Der Arbeitgeber versteht die Welt nicht mehr: Schließlich habe der Arbeitnehmer bei Vertragsabschluss gewusst und zugestimmt, dass er unter Tarif bezahlt werden würde, gab er bei einem ersten Gütetermin an. Genau das aber untersagt Paragraf 4 Absatz 4 des Tarifvertragsgesetzes. Darin heißt es: „Ein Verzicht auf entstandene tarifliche Rechte ist nur in einem von den Tarifvertragsparteien gebilligten Vergleich zulässig.“ Tarifparteien – das sind die Gewerkschaft und die Arbeitgeberverbände, nicht der einzelne Arbeitnehmer und Arbeitgeber. Die Klausel im Arbeitsvertrag ist demnach nicht zulässig. Sollte es zu keiner gütlichen außergerichtlichen Einigung kommen, hätte der beklagte Arbeitgeber vor Gericht wohl schlechte Karten.

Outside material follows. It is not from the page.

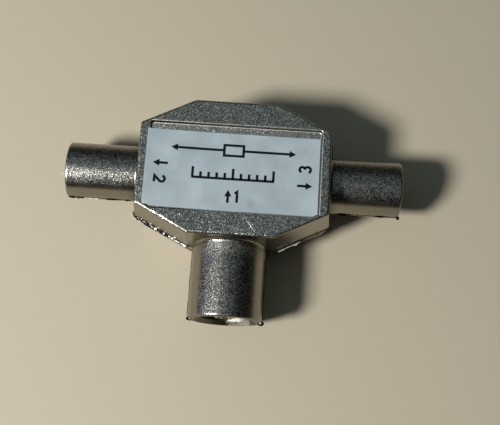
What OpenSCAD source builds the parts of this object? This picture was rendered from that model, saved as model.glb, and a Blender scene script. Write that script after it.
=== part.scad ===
// Two-way aerial splitter: a die-cast T of an eight-sided body, one input socket and two output plugs.
// The origin lies on the back cover's face, under the crossing of the three shell axes.
// +X runs along the right output, -Y along the input, +Z towards the label. Millimetres.

/* [Body casting] */
// Length of the body over its two side flats, at mid height
body_length = 33.3; // [32:0.1:36]
// Depth of the body over its front and back flats, at mid height
body_depth = 24.3; // [23:0.1:27]
// Height of the body from the back cover to the label side
body_height = 15.4; // [15.2:0.1:18]
// Width of the front and back flats, at mid height
end_flat = 14.5; // [14.2:0.1:17]
// Width of the side flats that carry the output shells, at mid height
side_flat = 14.8; // [13:0.1:16]
// Inward lean of the walls from mid height to either face
draft = 0.7; // [0.3:0.05:0.8]
// Thickness of the side walls
wall = 1.6; // [1.3:0.1:2]
// Thickness of the metal under the label pocket
roof = 1.4; // [1:0.1:1.6]
// Radius of the two rounded upright corners of the back flat
back_corner_r = 1.5; // [0.5:0.1:2.2]
// Radius of the other six upright corners
corner_r = 0.4; // [0.2:0.1:0.8]
// Radius along the edge of the label side
top_edge_r = 0.4; // [0.2:0.05:0.6]
// Radius along the edge of the cover side
bottom_edge_r = 0.7; // [0.3:0.1:0.8]
// Height of the seam that the two halves of the die left at mid height
seam_height = 0.24; // [0.1:0.02:0.4]
// How far that seam stands proud of the walls
seam_proud = 0.1; // [0.04:0.02:0.2]

/* [Label pocket] */
// Length of the pocket between the side rails
pocket_length = 28.8; // [25:0.1:29.4]
// Distance from the shell axis to the pocket's upper edge
pocket_up = 7.35; // [6.4:0.05:7.6]
// Distance from the shell axis to the pocket's lower edge
pocket_down = 7.75; // [7:0.05:7.9]
// Depth of the pocket
pocket_depth = 0.45; // [0.3:0.05:1]
// How far the pocket's walls lean outwards on their way up
pocket_slope = 0.3; // [0.05:0.05:0.4]
// Least distance from the pocket to the slanted edges of the face
pocket_rim = 0.45; // [0.45:0.05:1]
// Radius of the pocket's corners
pocket_corner_r = 0.4; // [0.2:0.1:0.8]
// How far the label laps onto the left rail
label_lap = 0.25; // [0.1:0.05:0.5]
// Length over which the label bridges from the rail down to the pocket's floor
label_bridge = 12.0; // [1:0.5:14]
// Gap between the label and the foot of the right rail
label_gap = 0.05; // [0.02:0.01:1]
// Width of the label, across its lines
label_width = 13.25; // [10:0.05:13.6]
// Thickness of the label
label_thickness = 0.12; // [0.08:0.01:0.3]

/* [Input socket] */
// Outer diameter of the input shell
in_outer_d = 12.4; // [12:0.1:12.6]
// Bore of the input shell, which takes a 9.525 mm plug shell
in_bore_d = 9.6; // [9.56:0.01:9.8]
// Width of the wide lead-in round that bore at the mouth
in_lead_in = 0.7; // [0.3:0.05:0.8]
// Distance from the crossing of the axes to the input's mouth
in_reach = 24.4; // [22:0.1:28]
// Radius where the input shell grows out of the front flat
in_fillet_r = 0.7; // [0.3:0.1:0.8]
// Outer diameter of the slotted input contact
contact_d = 4.0; // [3.4:0.1:4.4]
// Bore of the input contact, which takes a 2.4 mm centre pin
contact_bore_d = 2.4; // [2.36:0.01:2.5]
// Depth of the input contact's bore
contact_bore_depth = 9.2; // [6:0.1:9.6]
// Length of the four slots in the input contact
contact_slot_length = 6.5; // [3:0.1:8]
// Width of those slots
contact_slot_width = 0.35; // [0.2:0.05:0.5]
// How far the input contact stays inside the mouth
contact_recess = 0.6; // [0.2:0.1:2]

/* [Output plugs] */
// Outer diameter of the output shells
out_outer_d = 9.525; // [9.5:0.005:9.55]
// Bore of the output shells
out_bore_d = 8.3; // [8.1:0.05:8.5]
// Distance from the crossing of the axes to the end of each output
out_reach = 28.4; // [26:0.1:32]
// Radius where the output shells grow out of the side flats
out_fillet_r = 0.4; // [0.2:0.1:0.8]
// Diameter of the output centre pins
pin_d = 2.4; // [2.3:0.05:2.5]
// How far the pins stay inside the shells
pin_recess = 0.4; // [0.1:0.1:2]
// Radius round the nose of the pins
pin_nose_r = 0.7; // [0.3:0.1:1]

/* [Insulators] */
// Width of the casting's lip behind each insulator
lip = 1.2; // [0.8:0.1:1.4]
// Thickness of the insulators' flanges
flange_thickness = 2.4; // [1.6:0.1:3.5]
// Diameter of the input insulator's hub
in_hub_d = 7.0; // [5:0.1:8]
// Diameter of the output insulators' hubs
out_hub_d = 6.0; // [4.5:0.1:7]
// Diameter of the contact stems inside the insulators
stem_d = 2.0; // [1.6:0.1:2.2]
// Diameter of the collar that stops each pin on its insulator
collar_d = 3.2; // [2.8:0.1:4]
// Thickness of that collar
collar_thickness = 0.5; // [0.3:0.1:1]
// Diameter of the solder tails
tail_d = 1.2; // [0.8:0.1:1.4]
// How far the solder tails reach over the board
tail_overlap = 2.0; // [1.4:0.1:2.4]
// Clearance round pieces that are pushed into place
seat_gap = 0.03; // [0.01:0.01:0.08]

/* [Cover] */
// Thickness of the pressed-in back cover
cover_thickness = 1.0; // [0.6:0.1:1.2]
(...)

DGB-Rechtsschutzversicherung lohnt sich

Hans-Peter Brinkmann betreut als Rechtssekretär des DGB Rechtsschutzes den Fall. Hier sei die Sache schon von der Rechtslage relativ eindeutig und der Beschäftigte habe als IG Metall-Mitglied rechtzeitig den DGB-Rechtsschutz eingeschaltet. Meist aber wenden Arbeitgeber sehr raffinierte Methoden an, um die Löhne zu drücken und Kosten zu sparen. Da werden zum Beispiel Teilzeitarbeitsverträge geschlossen, gearbeitet werden müsse dann aber in Vollzeit. Das vor Gericht nachzuweisen sei aber schwierig. Bei einem aufrechten Beschäftigungsverhältnis würde auch kaum ein Beschäftigter gegen zu niedrigen Lohn vorgehen, meint Brinkmann. Auch soziale oder familiäre Bande zum Arbeitgeber halten Beschäftigte oft davon ab, ihr Recht geltend zu machen.

Brinkmann gibt zu bedenken, dass die niedrigen Löhne auch auf andere Leistungen Einfluss haben: Arbeitslosen- oder Krankengeld, Elterngeld oder die Altersrente werden anhand von früher bezogenen Einkünften berechnet. Gegen Lohnwucher vorzugehen, lohne sich also mehrfach.

IG Metall-Mitglieder können ihren Arbeitsvertrag bei der örtlichen IG Metall Verwaltungsstelle prüfen lassen. Und wenn Zweifel an der Rechtmäßigkeit aufkommen, profitieren Gewerkschaftsmitglieder von kostenloser Rechtsberatung und Prozessvertretung durch den DGB-Rechtsschutz. Die Experten der IG Metall oder des DGB-Rechtsschutzes beraten und vertreten Mitglieder gegenüber ihren Arbeitgebern, den Trägern der Renten-, Kranken oder Unfallversicherung sowie der Arbeitslosenversicherung.